Task to carry out - Write the material out again, line by line, exactly as it is.

-- START Given data --

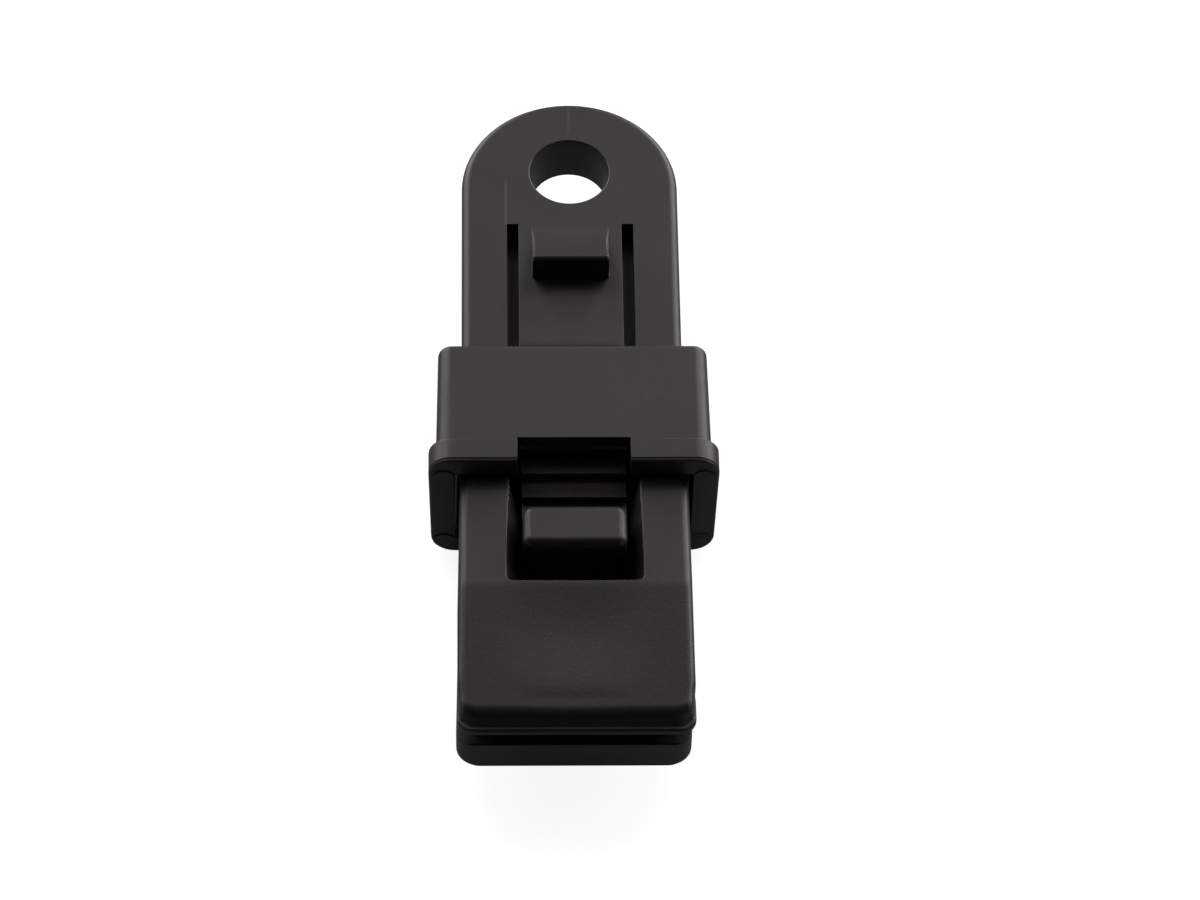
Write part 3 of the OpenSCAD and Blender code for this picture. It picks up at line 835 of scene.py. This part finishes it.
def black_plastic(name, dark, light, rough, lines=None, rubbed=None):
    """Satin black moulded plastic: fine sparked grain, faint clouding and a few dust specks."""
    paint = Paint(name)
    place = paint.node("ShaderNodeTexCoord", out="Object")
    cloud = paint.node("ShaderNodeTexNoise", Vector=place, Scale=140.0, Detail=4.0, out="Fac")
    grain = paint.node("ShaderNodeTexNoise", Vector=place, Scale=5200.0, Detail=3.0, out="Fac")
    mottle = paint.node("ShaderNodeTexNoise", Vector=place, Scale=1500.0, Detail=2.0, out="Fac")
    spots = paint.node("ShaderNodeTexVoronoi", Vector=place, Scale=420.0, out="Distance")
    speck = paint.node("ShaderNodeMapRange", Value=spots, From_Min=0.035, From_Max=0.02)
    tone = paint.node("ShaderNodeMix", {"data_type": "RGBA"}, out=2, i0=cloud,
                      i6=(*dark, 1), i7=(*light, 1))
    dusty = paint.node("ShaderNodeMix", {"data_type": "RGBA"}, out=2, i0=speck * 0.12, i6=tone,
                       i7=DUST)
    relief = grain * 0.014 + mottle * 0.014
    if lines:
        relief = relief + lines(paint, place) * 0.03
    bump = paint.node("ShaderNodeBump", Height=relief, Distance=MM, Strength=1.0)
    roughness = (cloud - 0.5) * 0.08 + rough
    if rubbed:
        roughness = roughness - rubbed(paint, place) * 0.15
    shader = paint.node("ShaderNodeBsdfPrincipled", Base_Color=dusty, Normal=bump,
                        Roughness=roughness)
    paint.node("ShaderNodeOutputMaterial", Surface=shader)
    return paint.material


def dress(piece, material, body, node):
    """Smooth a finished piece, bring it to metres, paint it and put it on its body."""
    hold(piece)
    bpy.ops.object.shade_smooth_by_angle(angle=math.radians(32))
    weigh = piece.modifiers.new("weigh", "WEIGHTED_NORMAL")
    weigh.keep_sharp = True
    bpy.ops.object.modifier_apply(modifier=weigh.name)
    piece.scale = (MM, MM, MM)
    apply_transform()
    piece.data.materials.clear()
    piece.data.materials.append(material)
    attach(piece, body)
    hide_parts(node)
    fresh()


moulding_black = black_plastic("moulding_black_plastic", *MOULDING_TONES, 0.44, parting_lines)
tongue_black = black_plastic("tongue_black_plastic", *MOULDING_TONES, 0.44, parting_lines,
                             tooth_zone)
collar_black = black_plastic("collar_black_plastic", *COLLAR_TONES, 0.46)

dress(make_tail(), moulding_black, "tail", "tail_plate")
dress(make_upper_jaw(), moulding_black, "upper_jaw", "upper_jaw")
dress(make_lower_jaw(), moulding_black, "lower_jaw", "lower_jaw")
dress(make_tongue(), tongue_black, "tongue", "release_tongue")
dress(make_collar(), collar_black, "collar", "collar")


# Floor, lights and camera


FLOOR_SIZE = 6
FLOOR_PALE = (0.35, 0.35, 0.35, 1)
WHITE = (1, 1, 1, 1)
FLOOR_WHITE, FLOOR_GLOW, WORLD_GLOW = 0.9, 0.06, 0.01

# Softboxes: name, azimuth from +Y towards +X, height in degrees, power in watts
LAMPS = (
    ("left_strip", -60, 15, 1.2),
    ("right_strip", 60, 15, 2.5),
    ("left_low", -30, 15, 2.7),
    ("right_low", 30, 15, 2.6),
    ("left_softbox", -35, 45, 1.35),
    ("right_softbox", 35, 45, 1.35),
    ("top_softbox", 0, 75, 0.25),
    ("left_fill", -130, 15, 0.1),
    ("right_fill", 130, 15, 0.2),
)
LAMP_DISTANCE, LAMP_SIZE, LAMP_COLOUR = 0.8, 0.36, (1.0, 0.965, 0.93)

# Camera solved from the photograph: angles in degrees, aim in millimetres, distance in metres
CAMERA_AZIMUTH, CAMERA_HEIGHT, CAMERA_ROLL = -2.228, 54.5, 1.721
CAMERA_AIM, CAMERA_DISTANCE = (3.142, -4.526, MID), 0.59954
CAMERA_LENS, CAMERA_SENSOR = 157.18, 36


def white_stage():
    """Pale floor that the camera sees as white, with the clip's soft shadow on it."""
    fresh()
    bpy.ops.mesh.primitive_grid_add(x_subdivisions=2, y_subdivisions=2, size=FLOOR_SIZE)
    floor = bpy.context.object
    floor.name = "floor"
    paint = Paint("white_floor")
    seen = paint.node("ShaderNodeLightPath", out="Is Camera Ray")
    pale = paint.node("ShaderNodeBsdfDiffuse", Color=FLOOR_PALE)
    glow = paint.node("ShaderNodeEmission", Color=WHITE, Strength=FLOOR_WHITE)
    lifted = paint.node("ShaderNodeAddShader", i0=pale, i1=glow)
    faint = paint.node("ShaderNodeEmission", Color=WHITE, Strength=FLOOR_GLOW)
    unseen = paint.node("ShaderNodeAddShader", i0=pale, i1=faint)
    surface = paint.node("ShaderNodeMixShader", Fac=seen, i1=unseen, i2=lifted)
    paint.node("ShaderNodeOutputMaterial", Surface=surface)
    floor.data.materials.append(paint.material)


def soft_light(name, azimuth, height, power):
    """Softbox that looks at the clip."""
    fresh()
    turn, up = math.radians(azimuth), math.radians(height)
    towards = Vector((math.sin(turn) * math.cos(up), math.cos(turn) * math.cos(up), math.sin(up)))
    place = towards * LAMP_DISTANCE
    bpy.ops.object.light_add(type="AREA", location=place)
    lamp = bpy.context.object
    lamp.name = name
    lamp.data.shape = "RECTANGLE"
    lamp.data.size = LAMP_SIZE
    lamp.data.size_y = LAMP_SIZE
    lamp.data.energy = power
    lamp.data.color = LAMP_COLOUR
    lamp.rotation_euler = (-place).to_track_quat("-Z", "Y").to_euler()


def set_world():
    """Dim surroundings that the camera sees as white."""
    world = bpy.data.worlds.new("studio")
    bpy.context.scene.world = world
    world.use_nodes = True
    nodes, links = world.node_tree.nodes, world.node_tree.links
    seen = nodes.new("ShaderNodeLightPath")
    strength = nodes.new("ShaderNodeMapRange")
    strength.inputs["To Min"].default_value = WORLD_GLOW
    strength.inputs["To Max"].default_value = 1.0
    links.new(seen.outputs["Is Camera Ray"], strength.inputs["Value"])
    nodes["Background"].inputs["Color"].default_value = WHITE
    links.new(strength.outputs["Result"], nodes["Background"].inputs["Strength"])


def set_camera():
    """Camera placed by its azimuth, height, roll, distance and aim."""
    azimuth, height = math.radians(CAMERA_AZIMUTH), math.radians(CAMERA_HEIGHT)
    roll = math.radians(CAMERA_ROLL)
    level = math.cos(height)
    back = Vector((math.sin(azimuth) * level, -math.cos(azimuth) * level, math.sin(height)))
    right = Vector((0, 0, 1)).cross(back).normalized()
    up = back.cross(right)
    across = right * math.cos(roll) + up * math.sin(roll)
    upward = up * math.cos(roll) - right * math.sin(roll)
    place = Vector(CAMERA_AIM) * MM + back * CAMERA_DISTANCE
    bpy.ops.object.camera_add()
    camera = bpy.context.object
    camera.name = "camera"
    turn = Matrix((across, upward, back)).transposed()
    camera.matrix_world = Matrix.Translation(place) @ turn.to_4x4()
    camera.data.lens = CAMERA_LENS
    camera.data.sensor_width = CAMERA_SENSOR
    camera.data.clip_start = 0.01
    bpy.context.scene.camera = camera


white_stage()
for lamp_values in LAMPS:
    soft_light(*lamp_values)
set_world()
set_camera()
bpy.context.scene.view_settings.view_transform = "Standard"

-- END Given data --

Result -
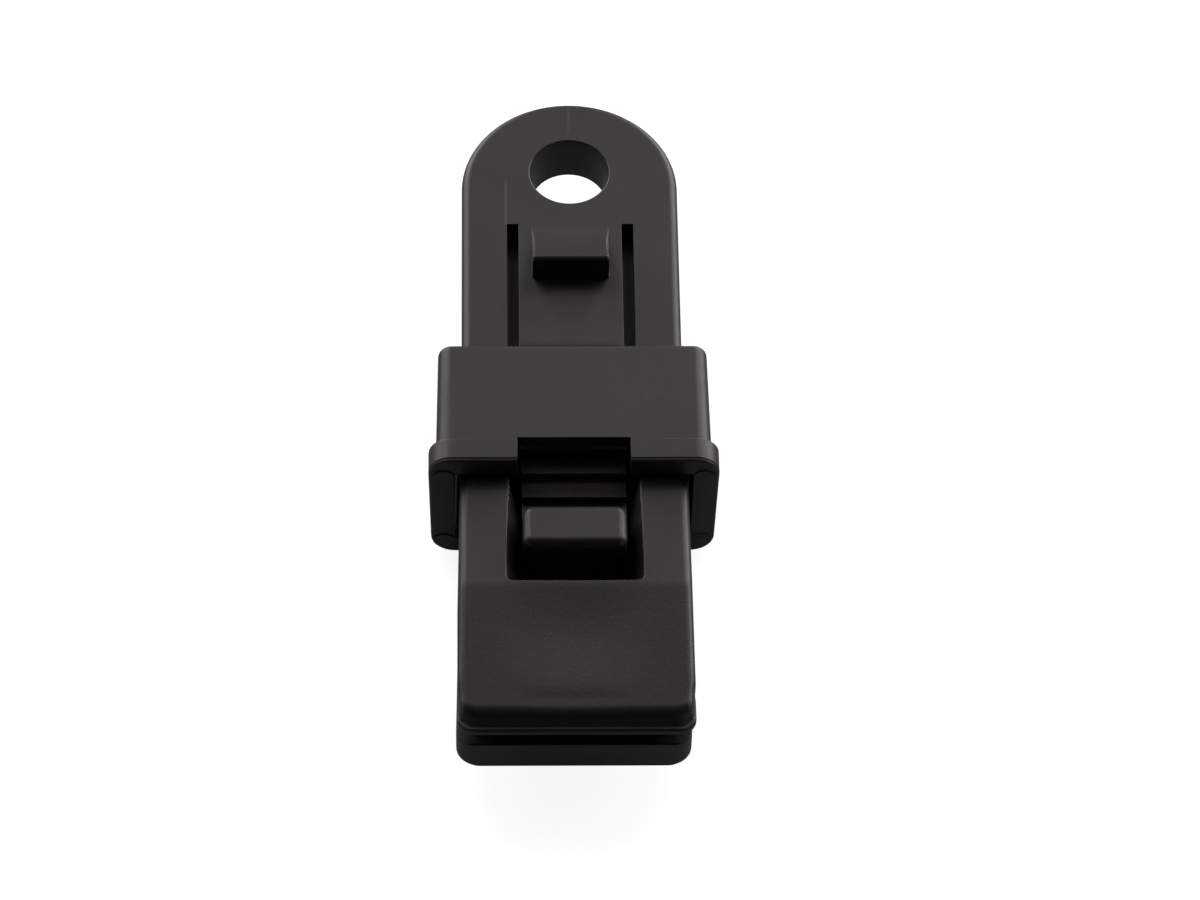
Write part 3 of the OpenSCAD and Blender code for this picture. It picks up at line 835 of scene.py. This part finishes it.
def black_plastic(name, dark, light, rough, lines=None, rubbed=None):
    """Satin black moulded plastic: fine sparked grain, faint clouding and a few dust specks."""
    paint = Paint(name)
    place = paint.node("ShaderNodeTexCoord", out="Object")
    cloud = paint.node("ShaderNodeTexNoise", Vector=place, Scale=140.0, Detail=4.0, out="Fac")
    grain = paint.node("ShaderNodeTexNoise", Vector=place, Scale=5200.0, Detail=3.0, out="Fac")
    mottle = paint.node("ShaderNodeTexNoise", Vector=place, Scale=1500.0, Detail=2.0, out="Fac")
    spots = paint.node("ShaderNodeTexVoronoi", Vector=place, Scale=420.0, out="Distance")
    speck = paint.node("ShaderNodeMapRange", Value=spots, From_Min=0.035, From_Max=0.02)
    tone = paint.node("ShaderNodeMix", {"data_type": "RGBA"}, out=2, i0=cloud,
                      i6=(*dark, 1), i7=(*light, 1))
    dusty = paint.node("ShaderNodeMix", {"data_type": "RGBA"}, out=2, i0=speck * 0.12, i6=tone,
                       i7=DUST)
    relief = grain * 0.014 + mottle * 0.014
    if lines:
        relief = relief + lines(paint, place) * 0.03
    bump = paint.node("ShaderNodeBump", Height=relief, Distance=MM, Strength=1.0)
    roughness = (cloud - 0.5) * 0.08 + rough
    if rubbed:
        roughness = roughness - rubbed(paint, place) * 0.15
    shader = paint.node("ShaderNodeBsdfPrincipled", Base_Color=dusty, Normal=bump,
                        Roughness=roughness)
    paint.node("ShaderNodeOutputMaterial", Surface=shader)
    return paint.material


def dress(piece, material, body, node):
    """Smooth a finished piece, bring it to metres, paint it and put it on its body."""
    hold(piece)
    bpy.ops.object.shade_smooth_by_angle(angle=math.radians(32))
    weigh = piece.modifiers.new("weigh", "WEIGHTED_NORMAL")
    weigh.keep_sharp = True
    bpy.ops.object.modifier_apply(modifier=weigh.name)
    piece.scale = (MM, MM, MM)
    apply_transform()
    piece.data.materials.clear()
    piece.data.materials.append(material)
    attach(piece, body)
    hide_parts(node)
    fresh()


moulding_black = black_plastic("moulding_black_plastic", *MOULDING_TONES, 0.44, parting_lines)
tongue_black = black_plastic("tongue_black_plastic", *MOULDING_TONES, 0.44, parting_lines,
                             tooth_zone)
collar_black = black_plastic("collar_black_plastic", *COLLAR_TONES, 0.46)

dress(make_tail(), moulding_black, "tail", "tail_plate")
dress(make_upper_jaw(), moulding_black, "upper_jaw", "upper_jaw")
dress(make_lower_jaw(), moulding_black, "lower_jaw", "lower_jaw")
dress(make_tongue(), tongue_black, "tongue", "release_tongue")
dress(make_collar(), collar_black, "collar", "collar")


# Floor, lights and camera


FLOOR_SIZE = 6
FLOOR_PALE = (0.35, 0.35, 0.35, 1)
WHITE = (1, 1, 1, 1)
FLOOR_WHITE, FLOOR_GLOW, WORLD_GLOW = 0.9, 0.06, 0.01

# Softboxes: name, azimuth from +Y towards +X, height in degrees, power in watts
LAMPS = (
    ("left_strip", -60, 15, 1.2),
    ("right_strip", 60, 15, 2.5),
    ("left_low", -30, 15, 2.7),
    ("right_low", 30, 15, 2.6),
    ("left_softbox", -35, 45, 1.35),
    ("right_softbox", 35, 45, 1.35),
    ("top_softbox", 0, 75, 0.25),
    ("left_fill", -130, 15, 0.1),
    ("right_fill", 130, 15, 0.2),
)
LAMP_DISTANCE, LAMP_SIZE, LAMP_COLOUR = 0.8, 0.36, (1.0, 0.965, 0.93)

# Camera solved from the photograph: angles in degrees, aim in millimetres, distance in metres
CAMERA_AZIMUTH, CAMERA_HEIGHT, CAMERA_ROLL = -2.228, 54.5, 1.721
CAMERA_AIM, CAMERA_DISTANCE = (3.142, -4.526, MID), 0.59954
CAMERA_LENS, CAMERA_SENSOR = 157.18, 36


def white_stage():
    """Pale floor that the camera sees as white, with the clip's soft shadow on it."""
    fresh()
    bpy.ops.mesh.primitive_grid_add(x_subdivisions=2, y_subdivisions=2, size=FLOOR_SIZE)
    floor = bpy.context.object
    floor.name = "floor"
    paint = Paint("white_floor")
    seen = paint.node("ShaderNodeLightPath", out="Is Camera Ray")
    pale = paint.node("ShaderNodeBsdfDiffuse", Color=FLOOR_PALE)
    glow = paint.node("ShaderNodeEmission", Color=WHITE, Strength=FLOOR_WHITE)
    lifted = paint.node("ShaderNodeAddShader", i0=pale, i1=glow)
    faint = paint.node("ShaderNodeEmission", Color=WHITE, Strength=FLOOR_GLOW)
    unseen = paint.node("ShaderNodeAddShader", i0=pale, i1=faint)
    surface = paint.node("ShaderNodeMixShader", Fac=seen, i1=unseen, i2=lifted)
    paint.node("ShaderNodeOutputMaterial", Surface=surface)
    floor.data.materials.append(paint.material)


def soft_light(name, azimuth, height, power):
    """Softbox that looks at the clip."""
    fresh()
    turn, up = math.radians(azimuth), math.radians(height)
    towards = Vector((math.sin(turn) * math.cos(up), math.cos(turn) * math.cos(up), math.sin(up)))
    place = towards * LAMP_DISTANCE
    bpy.ops.object.light_add(type="AREA", location=place)
    lamp = bpy.context.object
    lamp.name = name
    lamp.data.shape = "RECTANGLE"
    lamp.data.size = LAMP_SIZE
    lamp.data.size_y = LAMP_SIZE
    lamp.data.energy = power
    lamp.data.color = LAMP_COLOUR
    lamp.rotation_euler = (-place).to_track_quat("-Z", "Y").to_euler()


def set_world():
    """Dim surroundings that the camera sees as white."""
    world = bpy.data.worlds.new("studio")
    bpy.context.scene.world = world
    world.use_nodes = True
    nodes, links = world.node_tree.nodes, world.node_tree.links
    seen = nodes.new("ShaderNodeLightPath")
    strength = nodes.new("ShaderNodeMapRange")
    strength.inputs["To Min"].default_value = WORLD_GLOW
    strength.inputs["To Max"].default_value = 1.0
    links.new(seen.outputs["Is Camera Ray"], strength.inputs["Value"])
    nodes["Background"].inputs["Color"].default_value = WHITE
    links.new(strength.outputs["Result"], nodes["Background"].inputs["Strength"])


def set_camera():
    """Camera placed by its azimuth, height, roll, distance and aim."""
    azimuth, height = math.radians(CAMERA_AZIMUTH), math.radians(CAMERA_HEIGHT)
    roll = math.radians(CAMERA_ROLL)
    level = math.cos(height)
    back = Vector((math.sin(azimuth) * level, -math.cos(azimuth) * level, math.sin(height)))
    right = Vector((0, 0, 1)).cross(back).normalized()
    up = back.cross(right)
    across = right * math.cos(roll) + up * math.sin(roll)
    upward = up * math.cos(roll) - right * math.sin(roll)
    place = Vector(CAMERA_AIM) * MM + back * CAMERA_DISTANCE
    bpy.ops.object.camera_add()
    camera = bpy.context.object
    camera.name = "camera"
    turn = Matrix((across, upward, back)).transposed()
    camera.matrix_world = Matrix.Translation(place) @ turn.to_4x4()
    camera.data.lens = CAMERA_LENS
    camera.data.sensor_width = CAMERA_SENSOR
    camera.data.clip_start = 0.01
    bpy.context.scene.camera = camera


white_stage()
for lamp_values in LAMPS:
    soft_light(*lamp_values)
set_world()
set_camera()
bpy.context.scene.view_settings.view_transform = "Standard"